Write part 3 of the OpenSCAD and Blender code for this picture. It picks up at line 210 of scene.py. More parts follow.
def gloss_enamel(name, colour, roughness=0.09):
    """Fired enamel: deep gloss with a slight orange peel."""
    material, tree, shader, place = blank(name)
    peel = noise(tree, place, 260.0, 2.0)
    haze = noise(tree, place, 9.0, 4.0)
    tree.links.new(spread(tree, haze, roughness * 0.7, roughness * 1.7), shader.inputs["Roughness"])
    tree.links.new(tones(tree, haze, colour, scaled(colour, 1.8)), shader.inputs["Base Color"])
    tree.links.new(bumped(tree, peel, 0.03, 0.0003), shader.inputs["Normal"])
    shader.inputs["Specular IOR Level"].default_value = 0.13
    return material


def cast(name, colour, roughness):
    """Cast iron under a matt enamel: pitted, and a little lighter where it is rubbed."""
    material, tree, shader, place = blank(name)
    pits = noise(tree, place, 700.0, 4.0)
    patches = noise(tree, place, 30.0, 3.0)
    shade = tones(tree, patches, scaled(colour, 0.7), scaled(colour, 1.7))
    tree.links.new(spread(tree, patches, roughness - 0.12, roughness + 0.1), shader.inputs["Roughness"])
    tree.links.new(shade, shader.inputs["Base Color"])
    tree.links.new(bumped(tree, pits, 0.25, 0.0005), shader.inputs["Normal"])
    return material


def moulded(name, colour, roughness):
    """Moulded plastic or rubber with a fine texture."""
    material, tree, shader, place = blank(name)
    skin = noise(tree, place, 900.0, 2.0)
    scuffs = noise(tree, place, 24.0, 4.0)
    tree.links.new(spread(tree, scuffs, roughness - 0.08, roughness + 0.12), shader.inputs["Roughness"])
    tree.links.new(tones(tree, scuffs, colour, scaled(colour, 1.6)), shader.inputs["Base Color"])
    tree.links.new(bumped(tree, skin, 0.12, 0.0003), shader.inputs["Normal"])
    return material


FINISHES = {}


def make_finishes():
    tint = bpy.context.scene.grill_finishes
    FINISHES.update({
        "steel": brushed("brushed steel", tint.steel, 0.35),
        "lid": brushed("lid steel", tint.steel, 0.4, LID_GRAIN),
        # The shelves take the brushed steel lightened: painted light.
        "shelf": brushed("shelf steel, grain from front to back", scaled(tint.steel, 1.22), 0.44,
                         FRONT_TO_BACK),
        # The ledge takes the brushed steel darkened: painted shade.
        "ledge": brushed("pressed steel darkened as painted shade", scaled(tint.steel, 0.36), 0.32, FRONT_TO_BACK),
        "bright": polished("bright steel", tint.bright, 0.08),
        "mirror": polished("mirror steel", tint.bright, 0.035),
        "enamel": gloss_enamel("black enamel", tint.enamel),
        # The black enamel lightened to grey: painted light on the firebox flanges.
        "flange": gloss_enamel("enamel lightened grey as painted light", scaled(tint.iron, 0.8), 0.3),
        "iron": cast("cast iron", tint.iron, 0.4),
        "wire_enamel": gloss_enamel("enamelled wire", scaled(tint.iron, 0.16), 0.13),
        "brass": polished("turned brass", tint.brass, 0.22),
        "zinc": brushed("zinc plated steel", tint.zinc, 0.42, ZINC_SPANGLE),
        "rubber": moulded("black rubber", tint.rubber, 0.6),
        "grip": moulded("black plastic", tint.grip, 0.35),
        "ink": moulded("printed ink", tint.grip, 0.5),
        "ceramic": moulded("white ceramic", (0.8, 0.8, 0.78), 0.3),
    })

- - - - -

**Set problem:** Without leaving anything out, quote all the data.

**Result of this task:**
Write part 3 of the OpenSCAD and Blender code for this picture. It picks up at line 210 of scene.py. More parts follow.
def gloss_enamel(name, colour, roughness=0.09):
    """Fired enamel: deep gloss with a slight orange peel."""
    material, tree, shader, place = blank(name)
    peel = noise(tree, place, 260.0, 2.0)
    haze = noise(tree, place, 9.0, 4.0)
    tree.links.new(spread(tree, haze, roughness * 0.7, roughness * 1.7), shader.inputs["Roughness"])
    tree.links.new(tones(tree, haze, colour, scaled(colour, 1.8)), shader.inputs["Base Color"])
    tree.links.new(bumped(tree, peel, 0.03, 0.0003), shader.inputs["Normal"])
    shader.inputs["Specular IOR Level"].default_value = 0.13
    return material


def cast(name, colour, roughness):
    """Cast iron under a matt enamel: pitted, and a little lighter where it is rubbed."""
    material, tree, shader, place = blank(name)
    pits = noise(tree, place, 700.0, 4.0)
    patches = noise(tree, place, 30.0, 3.0)
    shade = tones(tree, patches, scaled(colour, 0.7), scaled(colour, 1.7))
    tree.links.new(spread(tree, patches, roughness - 0.12, roughness + 0.1), shader.inputs["Roughness"])
    tree.links.new(shade, shader.inputs["Base Color"])
    tree.links.new(bumped(tree, pits, 0.25, 0.0005), shader.inputs["Normal"])
    return material


def moulded(name, colour, roughness):
    """Moulded plastic or rubber with a fine texture."""
    material, tree, shader, place = blank(name)
    skin = noise(tree, place, 900.0, 2.0)
    scuffs = noise(tree, place, 24.0, 4.0)
    tree.links.new(spread(tree, scuffs, roughness - 0.08, roughness + 0.12), shader.inputs["Roughness"])
    tree.links.new(tones(tree, scuffs, colour, scaled(colour, 1.6)), shader.inputs["Base Color"])
    tree.links.new(bumped(tree, skin, 0.12, 0.0003), shader.inputs["Normal"])
    return material


FINISHES = {}


def make_finishes():
    tint = bpy.context.scene.grill_finishes
    FINISHES.update({
        "steel": brushed("brushed steel", tint.steel, 0.35),
        "lid": brushed("lid steel", tint.steel, 0.4, LID_GRAIN),
        # The shelves take the brushed steel lightened: painted light.
        "shelf": brushed("shelf steel, grain from front to back", scaled(tint.steel, 1.22), 0.44,
                         FRONT_TO_BACK),
        # The ledge takes the brushed steel darkened: painted shade.
        "ledge": brushed("pressed steel darkened as painted shade", scaled(tint.steel, 0.36), 0.32, FRONT_TO_BACK),
        "bright": polished("bright steel", tint.bright, 0.08),
        "mirror": polished("mirror steel", tint.bright, 0.035),
        "enamel": gloss_enamel("black enamel", tint.enamel),
        # The black enamel lightened to grey: painted light on the firebox flanges.
        "flange": gloss_enamel("enamel lightened grey as painted light", scaled(tint.iron, 0.8), 0.3),
        "iron": cast("cast iron", tint.iron, 0.4),
        "wire_enamel": gloss_enamel("enamelled wire", scaled(tint.iron, 0.16), 0.13),
        "brass": polished("turned brass", tint.brass, 0.22),
        "zinc": brushed("zinc plated steel", tint.zinc, 0.42, ZINC_SPANGLE),
        "rubber": moulded("black rubber", tint.rubber, 0.6),
        "grip": moulded("black plastic", tint.grip, 0.35),
        "ink": moulded("printed ink", tint.grip, 0.5),
        "ceramic": moulded("white ceramic", (0.8, 0.8, 0.78), 0.3),
    })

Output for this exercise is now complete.